Organisations big enough to participate must measure their energy use (other than transport), work out their emissions, and after April 1 next year buy enough carbon allowances, at £12 a tonne, to cover their estimate. The amount of money that an organisation — a company or a public body such as a local council — on the threshold of the scheme (ie, using 6,000 megawatt hours of electricity a year) must pay is £38,000. On top of that, participating organisations must pay up £1,250 to join the mandatory scheme.

By July 2011 participators must produce a site footprint and an “evidence pack” to back up their compliance data. In April 2013 carbon allowances will be sold by auction instead of at a set price.

Large companies that produce much of their energy sustainably — for example, by micro hydro-generators, or wind or solar power — will still need to register. The devilishly clever part of the scheme, though, is that revenue will be redistributed to participants, with a larger or smaller amount being repaid according to performance.

Mr Huddleston said: “The Department will then produce a league table of participants showing ‘How Green is Your Company?’ And we hope that this will publicise which organisations are going up the league — and which are going down and therefore being named and shamed.”

It appears that some local authorities have not yet registered — and will therefore incur expensive penalties at council tax payers’ expense unless they move fast.

Victoria Tilley, spokesman for the Vale of The White Horse District Council, told The Oxford Times yesterday that the council was registering that very day. West Oxfordshire said it did not have to register, while Oxfordshire County Council, Oxford City Council, South Oxfordshire, and Cherwell have all registered.

The county council urged businesses to use the online carbon calculator www.carbonaccounting.org.uk to work out their carbon footprint.

The council said in a statement: “Under the scheme, businesses and organisations will have to buy Government permits or allowances to cover the CO2 they produce. Over time the number of allowances available will be reduced, and their price will rise, making it cheaper for businesses to reduce the amount of CO2 they produce than to buy allowances.”

Oxfordshire’s Cabinet Member for Growth and Infrastructure, Ian Hudspeth, added: “I would encourage all Oxfordshire businesses to visit oxfordshire.gov.uk/crcsos and get up to date with the Carbon Reduction Commitment, which one way or another will affect all Oxfordshire businesses.

“Businesses with large carbon footprints will find their costs dramatically increasing if they are unprepared for the new carbon counting regime. However, there are significant opportunities for businesses — with bonus payments being made to the top performers.”

He added: “The county council has run a long-standing programme of resource efficiency advice for businesses, so we know we’ve got some of the country’s top environmental performers. We’d like to see all Oxfordshire businesses seize the opportunities of the burgeoning green economy.”

But some experts are asking how green the scheme really is — indeed, some suspect that it may actually increase world production of carbon emissions.

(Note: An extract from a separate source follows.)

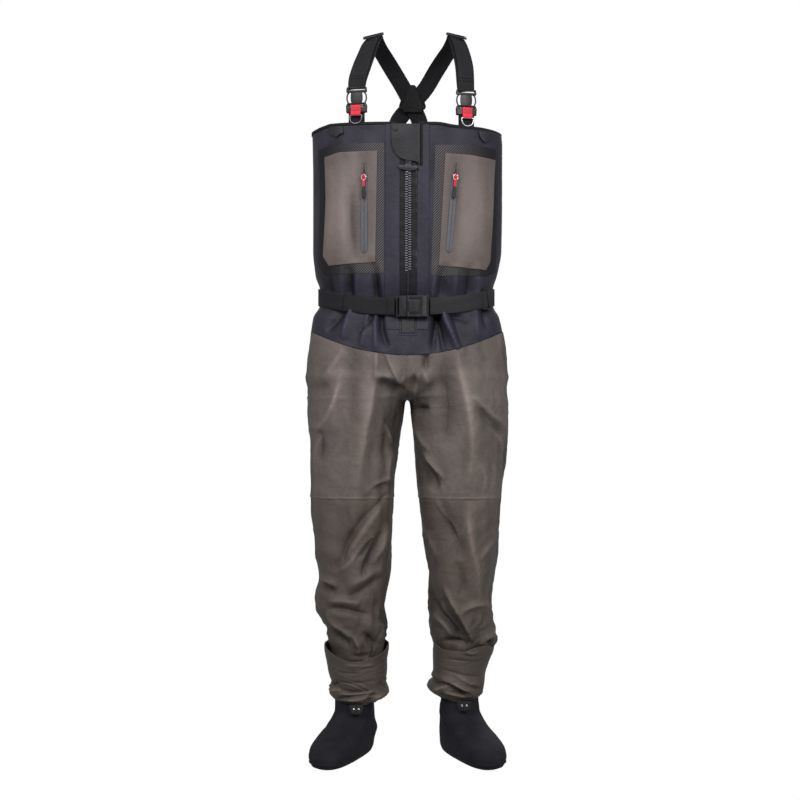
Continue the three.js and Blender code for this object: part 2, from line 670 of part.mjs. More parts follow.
// The clip is laid out facing -Y with its lower edge at z = 0, then turned to lie square on the chest.
function addClip(name, { clip, turn }) {
  const { width, depth, socket } = CLIP;
  const seat = new THREE.Group();
  seat.position.set(...clip);
  seat.rotation.z = turn;
  waders.add(seat);

  const sleeve = box(width - 6, depth - 4, socket + 2, 0, 0, socket / 2);
  addPiece(`${name}_clip_socket`, cut(box(width, depth, socket, 0, 0, socket / 2), sleeve), "plastic", seat);

  const barZ = socket + 24;
  const bar = cut(box(width - 1, 6, 14, 0, 0, barZ + 7), box(WEBBING + 1, 8, 3.5, 0, 0, barZ + 9));
  const arms = [-1, 1].map((end) => box(4.6, 4, 42, end * 17, 0, barZ - 18));
  const tongue = box(20, 3.6, 38, 0, 0, barZ - 16);
  addPiece(`${name}_clip_plug`, union(bar, ...arms, tongue), "plastic", seat);

  addPiece(`${name}_anchor_webbing`, box(WEBBING, WEB_THICK, 80, 0, 0, -40 - GAP), "webbing", seat);
  addPiece(`${name}_ring_keeper`, box(23, 1.6, 20, 0, -depth / 2 - 1.2, 5), "red", seat);

  const outline = [[-14.5, 0], [-14.5, -9], [-11, -17], [-5, -21], [5, -21], [11, -17], [14.5, -9], [14.5, 0]];
  const hole = [[-11.5, -3], [-11.5, -8.5], [-9, -14.5], [-4, -18], [4, -18], [9, -14.5], [11.5, -8.5], [11.5, -3]];
  const frame = cut(frontPrism(outline, -1.5, 1.5), frontPrism(hole, -2, 2));
  addPiece(`${name}_d_ring`, frame, name === "left" ? "steel" : "gunmetal", seat).position.set(0, -9.4, -6);
}

function addStraps(name, { clip, turn, glide, front, rear }) {
  const [x, y, z] = clip;
  const plugTop = z + CLIP.socket + 38 + GAP;
  const crestNormal = point(Math.sign(x) * 0.25, -0.12, 1).normalize();
  const chestNormal = point(Math.sin(turn), -Math.cos(turn), 0);
  const backNormal = point(0, 1, 0);
  const ease = (t) => t * t * (3 - 2 * t);

  const frontCurve = curveThrough([[x, y, plugTop], [x, y, plugTop + 14], ...front]);
  const frontNormal = (t) => chestNormal.clone().lerp(crestNormal, ease(t)).normalize();
  addPiece(`${name}_front_strap`, ribbon(frontCurve, frontNormal, 18, WEBBING, WEB_THICK), "webbing");

  const rearCurve = curveThrough(rear);
  const rearNormal = (t) => crestNormal.clone().lerp(backNormal, ease(Math.min(1, t * 2.2))).normalize();
  addPiece(`${name}_rear_strap`, ribbon(rearCurve, rearNormal, 30, WEBBING, WEB_THICK), "webbing");

  const seat = new THREE.Group();
  const glideNormal = point(Math.sign(x) * 0.25, -0.4, 1).normalize();
  seat.position.set(...glide).addScaledVector(glideNormal, WEB_THICK / 2 + GAP + 1.6);
  seat.quaternion.setFromUnitVectors(point(0, 0, 1), glideNormal);
  waders.add(seat);
  const frame = cut(box(50, 22, 3), box(42, 5.5, 6, 0, -5.5), box(42, 5.5, 6, 0, 5.5));
  addPiece(`${name}_strap_adjuster`, frame, "plastic", seat);
}

function addSuspenders() {
  for (const [name, strap] of Object.entries(STRAPS)) {
    addClip(name, strap);
    addStraps(name, strap);
  }
  const kite = [[0, -38], [32, -20], [24, 14], [0, 36], [-24, 14], [-32, -20]];
  const patch = frontPrism(kite.map(([x, z]) => [CROSS.x + x, CROSS.z + z]), 135.4, 138.4);
  addPiece("cross_patch", patch, "rubber");
}

addBib();
addMainZip();
addStormFlap();
addPockets();
addLegs();
addBelt();
addSuspenders();

waders.position.z = -HANG_HEIGHT;

export default waders;
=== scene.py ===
"""Chest waders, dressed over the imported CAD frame.

Shape numbers are millimetres: x towards the wearer's left, y to the back, z the height above the soles.
"""
import math
import bmesh
import bpy
import numpy as np
from mathutils import Matrix, Vector


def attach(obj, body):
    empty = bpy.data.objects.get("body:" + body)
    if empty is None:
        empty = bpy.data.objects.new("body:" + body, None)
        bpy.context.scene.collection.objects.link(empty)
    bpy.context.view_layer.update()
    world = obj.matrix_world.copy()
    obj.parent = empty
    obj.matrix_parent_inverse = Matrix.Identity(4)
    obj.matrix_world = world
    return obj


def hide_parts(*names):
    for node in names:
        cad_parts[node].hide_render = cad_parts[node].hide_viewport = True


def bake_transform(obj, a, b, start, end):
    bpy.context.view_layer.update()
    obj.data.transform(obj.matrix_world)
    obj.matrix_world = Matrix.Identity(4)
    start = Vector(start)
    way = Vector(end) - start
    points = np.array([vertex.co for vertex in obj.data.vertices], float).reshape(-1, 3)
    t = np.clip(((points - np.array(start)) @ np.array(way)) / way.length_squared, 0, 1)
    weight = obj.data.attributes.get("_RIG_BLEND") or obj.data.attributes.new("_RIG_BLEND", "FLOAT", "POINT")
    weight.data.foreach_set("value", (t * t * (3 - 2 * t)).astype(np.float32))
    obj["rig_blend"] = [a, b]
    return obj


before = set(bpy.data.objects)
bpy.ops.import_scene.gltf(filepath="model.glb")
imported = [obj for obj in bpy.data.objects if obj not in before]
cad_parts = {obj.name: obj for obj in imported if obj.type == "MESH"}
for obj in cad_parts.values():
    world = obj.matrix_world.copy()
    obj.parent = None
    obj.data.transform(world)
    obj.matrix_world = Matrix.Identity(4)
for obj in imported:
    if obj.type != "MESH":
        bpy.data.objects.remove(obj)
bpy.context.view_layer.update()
HANG = 1716                    # the frame's origin, between the shoulder straps
RIM = 1491
SHEET_TOP = 1490               # upper end of what is laid on the chest
SEAM_FRONT = 952               # seam between bib and legs, at the middle
SEAM_RISE = 58
KNEE = 618
BELT = 1093                    # the belt's middle, at the wearer's sides and back
BUCKLE = 1066                  # the buckle's middle
BACK_PRESS = 1066              # the back's folds are pressed flat up to 22 mm above and below this height
HIPS = 905                     # where the two legs part
WAIST_FOLDS_TOP = 1205         # the bib's waist folds end here, its long soft ones begin a little lower
CHEST = 2.6                    # squareness of the torso's cross-section
LEG = 2.2
SIDES = (("left", 1), ("right", -1))
ZIP_X = 2                      # the main zip's middle
TOOTH_PITCH = 5.7              # main zip
POCKET_ZIP_TOP = 1402
POCKET_ZIP_LENGTH = 214
WEB_WIDTH = 40
WEB_THICKNESS = 2.2
SOFT_EDGE = 1.2                # width of a laid sheet's rounded rim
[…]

Mr Huddleston said: “I think that is fair comment. After all, if a company transfers its manufacturing to say China or India, where restrictions are less severe, and only brings its products here for finishing, total emissions will increase even though the UK’s footprint will look better.”

The Government’s chief environmental scientist Robert Watson accepts that many developed countries, including Britain, that appear to have reduced carbon emissions have done no such thing, but simply exported the problem to the developing world.

That does not alter the grim reality that if you use more than 3,000 megawatts, you must register now.

Mr Huddleston said: “If you have to make an information disclosure i.e. you have at least one settled half-hour meter and you use more than 3,000 MWh electricity but less than 6,000 MWh, then there is no charge.

“If you fail to make an information disclosure when you should have, then the fine is £500 per settled half-hour meter.

“If you are a participant, i.e. over 6,000MWh electricity, then you have to pay £920 before the Environment Agency will complete the registration process.

If you fail to register, the fine is £5,000 and £500 per day to a maximum of 80 days. Participants will also pay £1,290 a year to the Environment Agency. Then you have to buy your allowances.

“The electricity companies log usage, so there is no way to avoid being noticed if you do not register.”

Nor will claiming you didn’t know wash with the authorities. You have been warned!